We can then estimate the bias by the fraction of heads coming up.

def average(seq):
    return sum(seq)/len(seq)

head_indicators = [1 if outcome == 'H' else 0 for outcome in coin_flips]
fraction_of_heads = average(head_indicators)
print('Fraction of heads:', fraction_of_heads)
Fraction of heads: 0.872

Note that sum and len returns the sum and length of the sequence.

Exercise Define a function variance that takes in a sequence seq and returns the variance of the sequence.

def variance(seq):
    ### BEGIN SOLUTION
    return sum(i**2 for i in seq)/len(seq) - average(seq)**2
    ### END SOLUTION

delta = (variance(head_indicators)/len(head_indicators))**0.5
print('95% confidence interval: [{:.2f},{:.2f}]'.format(p-2*delta,p+2*delta))
95% confidence interval: [0.85,0.89]

10.3. Selecting items in a sequence

How to traverse a tuple/list?

Instead of calling the dunder method directly, we can use a for loop to iterate over all the items in order.

a = (*range(5),)
for item in a: print(item, end=' ')
0 1 2 3 4 

To do it in reverse, we can use the reversed function.

reversed?
a = [*range(5)]
for item in reversed(a): print(item, end=' ')
4 3 2 1 0 

We can also traverse multiple tuples/lists simultaneously by zipping them.

zip?
a = (*range(5),)
b = reversed(a)
for item1, item2 in zip(a,b):
    print(item1,item2)
0 4
1 3
2 2
3 1
4 0

How to select an item in a sequence?

Sequence objects such as str/tuple/list implements the getter method __getitem__ to return their items.

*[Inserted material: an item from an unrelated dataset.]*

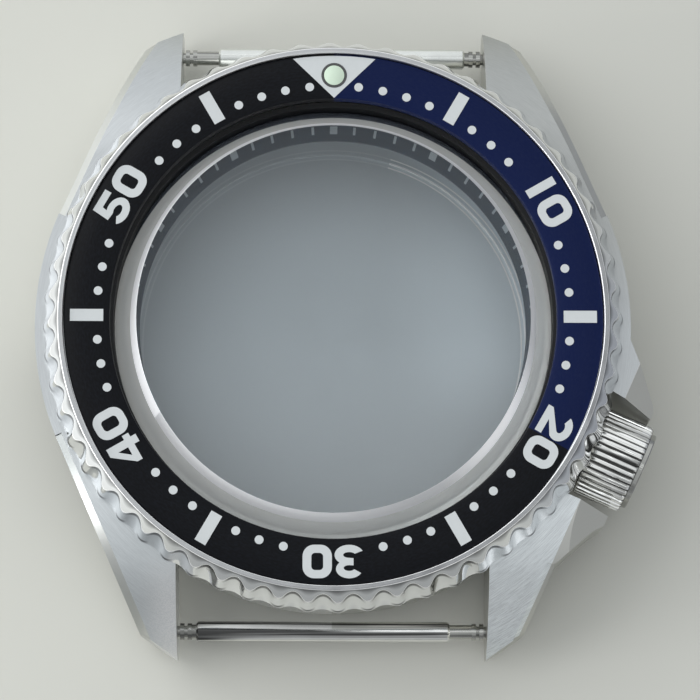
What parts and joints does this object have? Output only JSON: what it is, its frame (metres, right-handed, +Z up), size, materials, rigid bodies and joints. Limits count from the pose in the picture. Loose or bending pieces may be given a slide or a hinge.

We can select an item by subscription

a[i]

where a is a list and i is an integer index.

A non-negative index indicates the distance from the beginning.

\[\boldsymbol{a} = (a_0, ... , a_{n-1})\]
a = (*range(10),)
print(a)
print('Length:', len(a))
print('First element:',a[0])
print('Second element:',a[1])
print('Last element:',a[len(a)-1])
print(a[len(a)]) # IndexError
(0, 1, 2, 3, 4, 5, 6, 7, 8, 9)
Length: 10
First element: 0
Second element: 1
Last element: 9
---------------------------------------------------------------------------
IndexError                                Traceback (most recent call last)
<ipython-input-20-8793aa5ed482> in <module>
      5 print('Second element:',a[1])
      6 print('Last element:',a[len(a)-1])
----> 7 print(a[len(a)]) # IndexError

IndexError: tuple index out of range

a[i] with i >= len(a) results in an IndexError.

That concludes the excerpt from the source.